La situation en Ukraine est différente: personne n’y contrôle l’espace aérien. De nombreux drones sont abattus, même avec des armes de poing. La chercheuse estime à sept jours la durée de vie des drones traditionnels. Les produits iraniens de type Shahed-136, que la Russie appelle Geran 2, sont donc bienvenus.

Comparativement bon marché

Ces drones sont relativement bon marché et parcourent plus de 2000 kilomètres. Ils attaquent en essaim, certains surmontent les défenses et s’écrasent sur des civils ou des infrastructures énergétiques critiques. Mais une fois que leur objectif est fixé, il est impossible d’en changer, empêchant tout changement pour une cible mobile.

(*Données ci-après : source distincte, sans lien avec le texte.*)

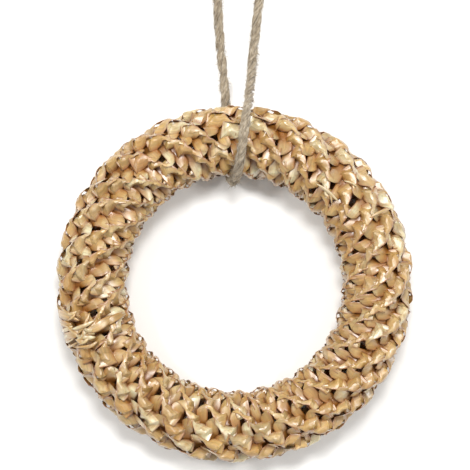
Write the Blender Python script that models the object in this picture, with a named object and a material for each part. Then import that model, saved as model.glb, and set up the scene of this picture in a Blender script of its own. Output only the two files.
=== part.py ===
"""Straw ornament: a thick ring braided from flat straw strips, with a loop of jute twine.

The ring lies flat on its back at Z = 0, its middle on the Z axis, and its front faces +Z.
+Y is the side that the twine hangs it from. The strips run as a round braid: spiral ridges
of folded lobes, with flat bars lying crosswise in the valleys between them.
All sizes are in metres.
"""

import math

import bmesh
import bpy
import numpy as np
from mathutils import Vector

# Sizes of the ring
RING_DIAMETER = 0.110
BRAID_DIAMETER = 0.0226
BRAID_HEIGHT = 0.0219

# The braid's pattern and its relief
STRIPS = 6
LAYERS = 78
TURNS = 5
VALLEY_DEPTH = 0.0024
LOBE_RELIEF = 0.0013
BAR_RELIEF = 0.0009
LOBE_SLANT = 0.45
UNEVENNESS = 0.00035
FIRST_RIDGE_ANGLE = math.radians(12)

# Where the rows of points lie on a strip, in shares of the layer, and how high they stand:
# one on its near edge, one on its far edge and one in the gap behind it
STRIP_ROWS = ((0.0, 1.0), (0.52, 0.92), (0.76, 0.0))
POINTS_PER_RIDGE = 3

# The torn end of a strip that stands out of the outer edge, measured clockwise from +Y
TEAR_ANGLE = math.radians(256)
TEAR_SPAN = math.radians(5)
TEAR_HEIGHT = 0.0009

# The twine and its knot
TWINE_DIAMETER = 0.0026
KNOT_LENGTH = 0.0070
KNOT_WIDTH = 0.0074
KNOT_HEIGHT = 0.0052
KNOT_LUMP = 0.00035
TAIL_LENGTH = 0.0085
TAIL_SPREAD = math.radians(24)
GAP = 0.0003
TWINE_STEP = 0.0052

# Where the knot lies, past the top of the loop
KNOT_CENTRE = Vector((0.0012, 0.1170, KNOT_HEIGHT / 2))

# The twine's route: from the knot down the right side to the ring, over the front of the braid,
# round its inner side, back beneath it and up the left side to the knot
RIGHT_STRAND = (
    (0.0025, 0.1146, 0.0026),
    (0.0064, 0.1085, 0.0015),
    (0.0085, 0.0990, 0.0013),
    (0.0078, 0.0890, 0.0013),
    (0.0067, 0.0800, 0.0013),
    (0.0059, 0.0720, 0.0017),
    (0.0053, 0.0655, 0.0043),
    (0.0048, 0.0600, 0.0095),
    (0.0043, 0.0561, 0.0144),
)
AROUND_BRAID = (
    (0.0038, 0.0530, 0.0188),
    (0.0032, 0.0489, 0.0218),
    (0.0025, 0.0436, 0.0229),
    (0.0018, 0.0384, 0.0217),
    (0.0011, 0.0342, 0.0186),
    (0.0003, 0.0320, 0.0144),
    (-0.0006, 0.0315, 0.0098),
    (-0.0013, 0.0327, 0.0055),
    (-0.0017, 0.0357, 0.0024),
)
LEFT_STRAND = (
    (-0.0020, 0.0400, 0.0013),
    (-0.0022, 0.0470, 0.0013),
    (-0.0026, 0.0550, 0.0013),
    (-0.0034, 0.0640, 0.0013),
    (-0.0044, 0.0740, 0.0013),
    (-0.0050, 0.0830, 0.0013),
    (-0.0055, 0.0910, 0.0013),
    (-0.0058, 0.0990, 0.0013),
    (-0.0042, 0.1082, 0.0015),
    (-0.0001, 0.1146, 0.0026),
)
TWINE_ROUTE = RIGHT_STRAND + AROUND_BRAID + LEFT_STRAND

# The colours, as linear values
STRAW_COLOUR = (0.552, 0.342, 0.133, 1.0)
JUTE_COLOUR = (0.376, 0.279, 0.184, 1.0)

# What follows from the sizes
BRAID_RADIUS = BRAID_DIAMETER / 2
MIDDLE_RADIUS = (RING_DIAMETER - BRAID_DIAMETER) / 2
MIDDLE_HEIGHT = BRAID_HEIGHT - BRAID_RADIUS
TWIST = 2 * math.pi * TURNS


def clear_scene():
    """Remove every object, so that only the ornament is left."""
    for old in list(bpy.data.objects):
        bpy.data.objects.remove(old, do_unlink=True)


def new_collection(name):
    """Return a new collection in the scene."""
    collection = bpy.data.collections.new(name)
    bpy.context.scene.collection.children.link(collection)
    return collection


def new_material(name, colour, roughness):
    """Return a Principled material."""
    material = bpy.data.materials.new(name)
    material.use_nodes = True
    shader = material.node_tree.nodes["Principled BSDF"]
    shader.inputs["Base Color"].default_value = colour
    shader.inputs["Roughness"].default_value = roughness
    shader.inputs["Metallic"].default_value = 0.0
    material.diffuse_color = colour
    return material


def new_object(name, data, collection, material=None):
    """Put a mesh or curve into the scene as a named object."""
    made = bpy.data.objects.new(name, data)
    collection.objects.link(made)
    if material:
        made.data.materials.append(material)
    return made


def wave(phase):
    """A smooth wave of the phase in turns: 1 at whole turns and 0 halfway between them."""
    return 0.5 + 0.5 * math.cos(2 * math.pi * phase)


def unevenness(angle, ridge):
    """A slow, uneven change of the strips' height, as hand braiding leaves it."""
    return UNEVENNESS * (
        math.sin(11 * angle + 2.1 * ridge) + 0.6 * math.sin(29 * angle - 3.7 * ridge)
    )


def tear(angle, around):
    """How far the torn strip's end lifts the outer edge here."""
    off = math.remainder(angle - TEAR_ANGLE, 2 * math.pi) / TEAR_SPAN
    return TEAR_HEIGHT * math.exp(-off * off) * max(0.0, math.sin(around))


def braid_point(layer, strip, ridge):
    """Return a point of the braid's surface, at a layer along it and a ridge round it.

    strip is 1 on a strip of straw and 0 between two, and a whole ridge is the crest of its lobes.
    """
    crest = wave(ridge)
    angle = 2 * math.pi * (layer + LOBE_SLANT * crest) / LAYERS
    around = FIRST_RIDGE_ANGLE + 2 * math.pi * ridge / STRIPS - TWIST * layer / LAYERS
    radius = BRAID_RADIUS - VALLEY_DEPTH * (1 - crest)
    radius -= (LOBE_RELIEF * crest + BAR_RELIEF * (1 - crest)) * (1 - strip)
    radius += unevenness(angle, ridge) + tear(angle, around)
    out = MIDDLE_RADIUS + radius * math.sin(around)
    height = MIDDLE_HEIGHT + radius * math.cos(around)
    return Vector((out * math.sin(angle), out * math.cos(angle), height))


def braid_mesh():
    """Return the ring's mesh: a torus whose points are moved onto the braid's surface."""
    rows = LAYERS * len(STRIP_ROWS)
    columns = STRIPS * POINTS_PER_RIDGE
    bpy.ops.mesh.primitive_torus_add(
        major_segments=rows,
        minor_segments=columns,
        major_radius=MIDDLE_RADIUS,
        minor_radius=BRAID_RADIUS,
    )
    torus = bpy.context.object
    mesh = torus.data
    for number, vertex in enumerate(mesh.vertices):
        row, column = divmod(number, columns)
        layer, part_of_layer = divmod(row, len(STRIP_ROWS))
        share, strip = STRIP_ROWS[part_of_layer]
        vertex.co = braid_point(layer + share, strip, column / POINTS_PER_RIDGE)
    bpy.data.objects.remove(torus, do_unlink=True)
    shape = bmesh.new()
    shape.from_mesh(mesh)
    places = np.array([vertex.co for vertex in shape.verts])
    off = (places.min(axis=0) + places.max(axis=0)) / 2
    bmesh.ops.translate(shape, vec=(-off[0], -off[1], 0), verts=shape.verts)
    bmesh.ops.recalc_face_normals(shape, faces=shape.faces)
    shape.to_mesh(mesh)
    shape.free()
    mesh.shade_smooth()
    mesh.name = "straw_braid"
    return mesh


def smooth_route(points, step):
    """Return points about a step apart on a smooth curve through the given ones."""
    route = [np.array(point) for point in points]
    route = [2 * route[0] - route[1], *route, 2 * route[-1] - route[-2]]
    fine = []
    for a, b, c, d in zip(route, route[1:], route[2:], route[3:]):
        for t in np.linspace(0, 1, 24, endpoint=False):
            fine.append(
                0.5
                * (
                    2 * b
                    + (c - a) * t
                    + (2 * a - 5 * b + 4 * c - d) * t**2
                    + (3 * b - a - 3 * c + d) * t**3
                )
            )
    fine = np.array([*fine, route[-2]])
    along = np.concatenate([[0], np.cumsum(np.linalg.norm(np.diff(fine, axis=0), axis=1))])
    places = np.linspace(0, along[-1], max(2, round(along[-1] / step) + 1))
    return [Vector([np.interp(place, along, fine[:, k]) for k in range(3)]) for place in places]


def tube_curve(name, points, radius, radii=None):
    """Return a curve with a round section through the points, with filled ends."""
    curve = bpy.data.curves.new(name, "CURVE")
    curve.dimensions = "3D"
    curve.bevel_depth = radius
    curve.bevel_resolution = 2
    curve.use_fill_caps = True
    spline = curve.splines.new("POLY")
    spline.points.add(len(points) - 1)
    for number, point in enumerate(points):
        spline.points[number].co = (*point, 1.0)
        spline.points[number].radius = radii[number] if radii else 1.0
    return curve


def curve_as_mesh(curve, name):
    """Return the curve's tube as a closed mesh."""
    holder = bpy.data.objects.new(name, curve)
    bpy.context.scene.collection.objects.link(holder)
    mesh = bpy.data.meshes.new_from_object(holder.evaluated_get(bpy.context.evaluated_depsgraph_get()))
    mesh.name = name
    bpy.data.objects.remove(holder, do_unlink=True)
    shape = bmesh.new()
    shape.from_mesh(mesh)
    bmesh.ops.remove_doubles(shape, verts=shape.verts, dist=1e-6)
    bmesh.ops.recalc_face_normals(shape, faces=shape.faces)
    shape.to_mesh(mesh)
    shape.free()
    return mesh


def boolean(target, cutter, operation):
    """Join the cutter to the target, or cut it away, with a modifier."""
    change = target.modifiers.new(cutter.name, "BOOLEAN")
    change.operation = operation
    change.object = cutter
    change.solver = "EXACT"


def as_guide(made):
    """Show an object that only shapes another one as wires."""
    made.hide_render = True
    made.display_type = "WIRE"


def floor_mesh():
    """Return a slab from the floor down, wider than the ring."""
    slab = bmesh.new()
    bmesh.ops.create_cube(slab, size=1.0)
    width = RING_DIAMETER + BRAID_DIAMETER
    bmesh.ops.scale(slab, vec=(width, width, BRAID_RADIUS), verts=slab.verts)
    bmesh.ops.translate(slab, vec=(0, 0, -BRAID_RADIUS / 2), verts=slab.verts)
    mesh = bpy.data.meshes.new("floor_slab")
    slab.to_mesh(mesh)
    slab.free()
    return mesh


def make_braid(parts, guides, material, route):
    """Make the braided ring, its lowest lobes pressed flat and a channel where the twine goes."""
    braid = new_object("straw_braid", braid_mesh(), parts, material)
    slab = new_object("floor_slab", floor_mesh(), guides)
    as_guide(slab)
    boolean(braid, slab, "DIFFERENCE")
    channel = tube_curve("twine_channel", route, TWINE_DIAMETER / 2 + GAP)
    cutter = new_object("twine_channel", curve_as_mesh(channel, "twine_channel"), guides)
    as_guide(cutter)
    boolean(braid, cutter, "DIFFERENCE")
    return braid


def make_twine(parts, material, route):
    """Make the twine as one tube."""
    curve = tube_curve("hanging_twine", route, TWINE_DIAMETER / 2)
    return new_object("hanging_twine", curve, parts, material)


def knot_mesh():
    """Return the knot's body: a lumpy egg with the twist of its turns."""
    shape = bmesh.new()
    bmesh.ops.create_uvsphere(shape, u_segments=12, v_segments=8, radius=1.0)
    half = Vector((KNOT_WIDTH, KNOT_LENGTH, KNOT_HEIGHT)) / 2
    for vertex in shape.verts:
        way = vertex.co.copy()
        turn = math.atan2(way.z, way.x) + 2.5 * way.y
        lump = KNOT_LUMP * math.sin(3 * turn) * (1 - way.y * way.y)
        place = Vector((way.x * half.x, way.y * half.y, way.z * half.z)) + way * lump
        place.z = max(place.z, -half.z)
        vertex.co = KNOT_CENTRE + place
    mesh = bpy.data.meshes.new("twine_knot")
    shape.to_mesh(mesh)
    shape.free()
    mesh.shade_smooth()
    return mesh


def make_knot(parts, guides, material, route):
    """Make the knot with its two short tails, clear of the twine that runs into it."""
    knot = new_object("twine_knot", knot_mesh(), parts, material)
    radius = TWINE_DIAMETER / 2
    for side in (-1, 1):
        turn = side * TAIL_SPREAD
        way = Vector((math.sin(turn), math.cos(turn), 0))
        start = KNOT_CENTRE + Vector((side * radius * 0.7, KNOT_LENGTH / 6, 0))
        end = start + way * (KNOT_LENGTH / 3 + TAIL_LENGTH)
        end.z = radius
        name = "tail_left" if side < 0 else "tail_right"
        points = [start.lerp(end, share) for share in (0, 0.4, 0.75, 1)]
        tail = tube_curve(name, points, radius, radii=(1, 1, 1, 0.8))
        piece = new_object(name, curve_as_mesh(tail, name), guides)
        as_guide(piece)
        boolean(knot, piece, "UNION")
    for name, ends in (("right_way_in", route[2::-1]), ("left_way_in", route[-3:])):
        past_the_end = ends[-1] + GAP * (ends[-1] - ends[-2]).normalized()
        space = tube_curve(name, [*ends[:-1], past_the_end], radius + GAP)
        cutter = new_object(name, curve_as_mesh(space, name), guides)
        as_guide(cutter)
        boolean(knot, cutter, "DIFFERENCE")
    return knot


def main():
    """Build the whole ornament."""
    clear_scene()
    parts = new_collection("straw_ornament")
    guides = new_collection("guides")
    straw = new_material("straw", STRAW_COLOUR, 0.38)
    jute = new_material("jute_twine", JUTE_COLOUR, 0.9)
    knotted_jute = new_material("jute_knot", JUTE_COLOUR, 0.9)
    route = smooth_route(TWINE_ROUTE, TWINE_STEP)
    make_braid(parts, guides, straw, route)
    make_twine(parts, jute, route)
    make_knot(parts, guides, knotted_jute, route)


main()
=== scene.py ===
"""Straw ornament, dressed for rendering: a ring braided from flat glossy straw strips, which hangs
by a loop of three-ply jute twine.

The ring lies on its back at Z = 0 with its middle on the Z axis. +Y is the side that it hangs
from. All sizes are in metres unless a name or comment says millimetres.
"""

import logging
import math
import random
from dataclasses import dataclass
from enum import Enum
from typing import Sequence

import bmesh
import bpy
import numpy as np
from bpy.types import ID, Material, Mesh, Node, NodeSocket, Object
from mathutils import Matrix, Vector


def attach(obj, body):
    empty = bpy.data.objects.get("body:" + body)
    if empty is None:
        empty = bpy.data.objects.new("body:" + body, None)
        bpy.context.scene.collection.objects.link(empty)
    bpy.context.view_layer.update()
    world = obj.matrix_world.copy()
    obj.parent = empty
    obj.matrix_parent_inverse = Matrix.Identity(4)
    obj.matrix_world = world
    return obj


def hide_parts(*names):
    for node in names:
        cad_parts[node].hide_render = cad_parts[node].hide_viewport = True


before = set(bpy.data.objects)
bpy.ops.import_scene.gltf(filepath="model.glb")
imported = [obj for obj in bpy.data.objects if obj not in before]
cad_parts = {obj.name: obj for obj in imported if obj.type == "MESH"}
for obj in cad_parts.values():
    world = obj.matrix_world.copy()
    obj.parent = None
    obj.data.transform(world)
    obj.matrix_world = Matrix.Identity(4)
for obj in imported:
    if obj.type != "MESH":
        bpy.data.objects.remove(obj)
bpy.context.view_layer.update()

logging.basicConfig(level=logging.INFO, format="%(levelname)s %(message)s")
LOG = logging.getLogger("straw_ornament")

MM = 0.001
TINY = 1e-7
CURVE_STEPS = 24
SHARP_FOLD = math.radians(26)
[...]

Pour ces raisons, le drone de type Shahed-136 n’est pas intéressant stratégiquement et n’a aucune espèce d’influence, avance quant à lui Frank Sauer. Ce dernier est directeur de recherche à l’université de la Bundeswehr à Munich. Lors de la guerre du Haut-Karabakh, des drones israéliens sophistiqués de type Harpy et Harop ont en outre été utilisés. Le drone iranien, moins cher, est en revanche composé de technologies disponibles dans le commerce.

Pour Frank Sauer, cette configuration «est caractéristique de notre époque. La technologie commerciale est de plus en plus utilisée à des fins militaires. Le meilleur exemple est le cyberespace».